> Given material:
-------------------------

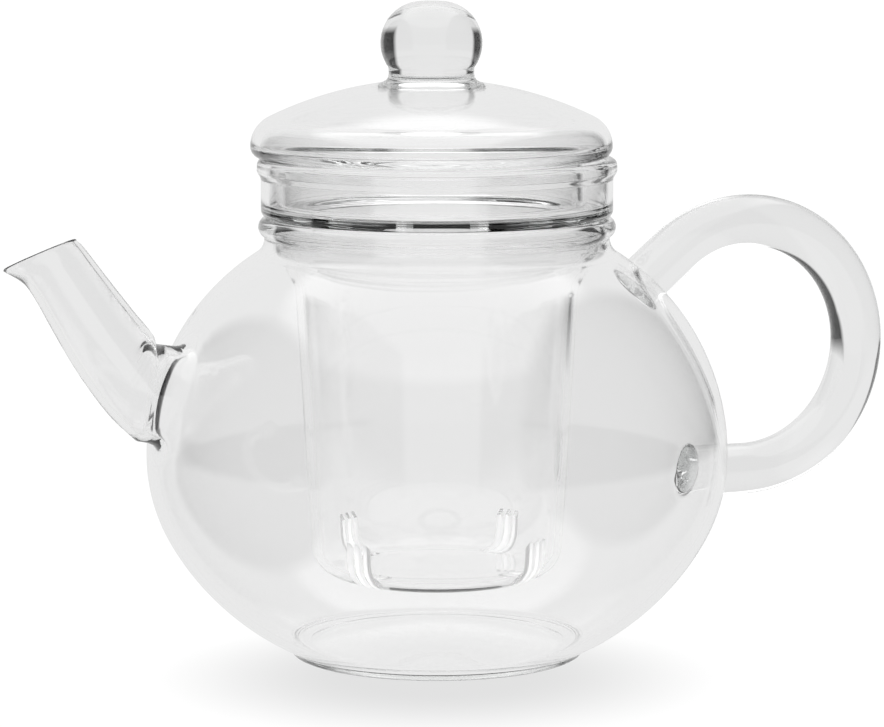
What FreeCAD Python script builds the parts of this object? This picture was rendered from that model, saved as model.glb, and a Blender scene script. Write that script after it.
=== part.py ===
import FreeCAD, Part
import Sketcher
import math
import os
import re

# Borosilicate glass teapot with a lift-out glass infuser and a domed glass lid.
# Millimetres. The origin is on the pot's axis, on the surface that it stands on; +Z is up,
# the handle points along +X and the spout along -X. Outlines are drawn as (radius, height).

os.makedirs("parts", exist_ok=True)
doc = FreeCAD.newDocument("teapot")
Vector = FreeCAD.Vector
Rotation = FreeCAD.Rotation
Z_AXIS = Vector(0, 0, 1)
Y_AXIS = Vector(0, 1, 0)
BULGE_OUT = 1
BULGE_IN = -1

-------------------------

> Task objective:
Print the material above once more, exactly.

> Completed task:
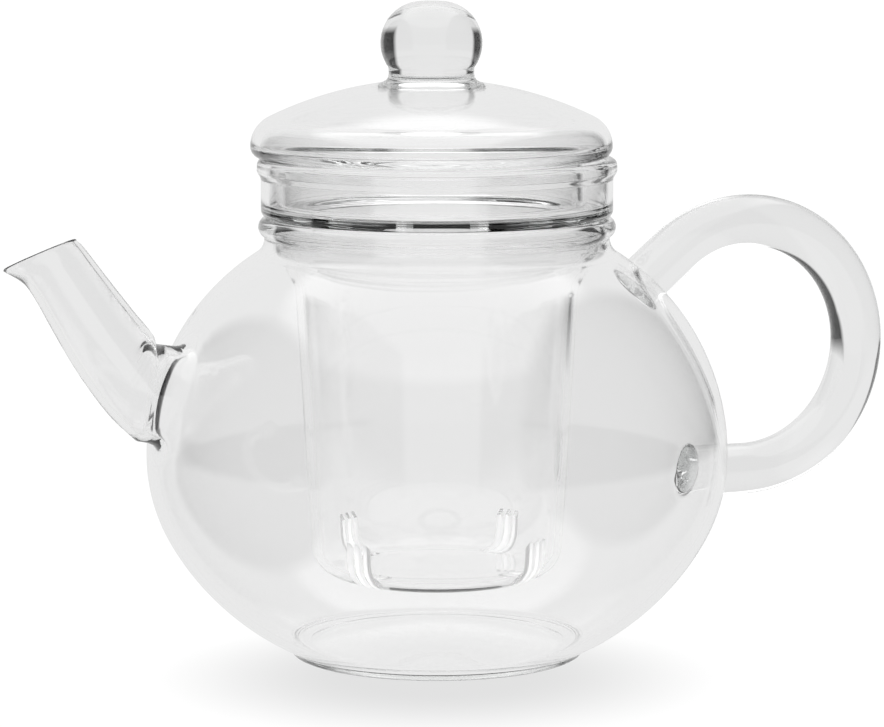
What FreeCAD Python script builds the parts of this object? This picture was rendered from that model, saved as model.glb, and a Blender scene script. Write that script after it.
=== part.py ===
import FreeCAD, Part
import Sketcher
import math
import os
import re

# Borosilicate glass teapot with a lift-out glass infuser and a domed glass lid.
# Millimetres. The origin is on the pot's axis, on the surface that it stands on; +Z is up,
# the handle points along +X and the spout along -X. Outlines are drawn as (radius, height).

os.makedirs("parts", exist_ok=True)
doc = FreeCAD.newDocument("teapot")
Vector = FreeCAD.Vector
Rotation = FreeCAD.Rotation
Z_AXIS = Vector(0, 0, 1)
Y_AXIS = Vector(0, 1, 0)
BULGE_OUT = 1
BULGE_IN = -1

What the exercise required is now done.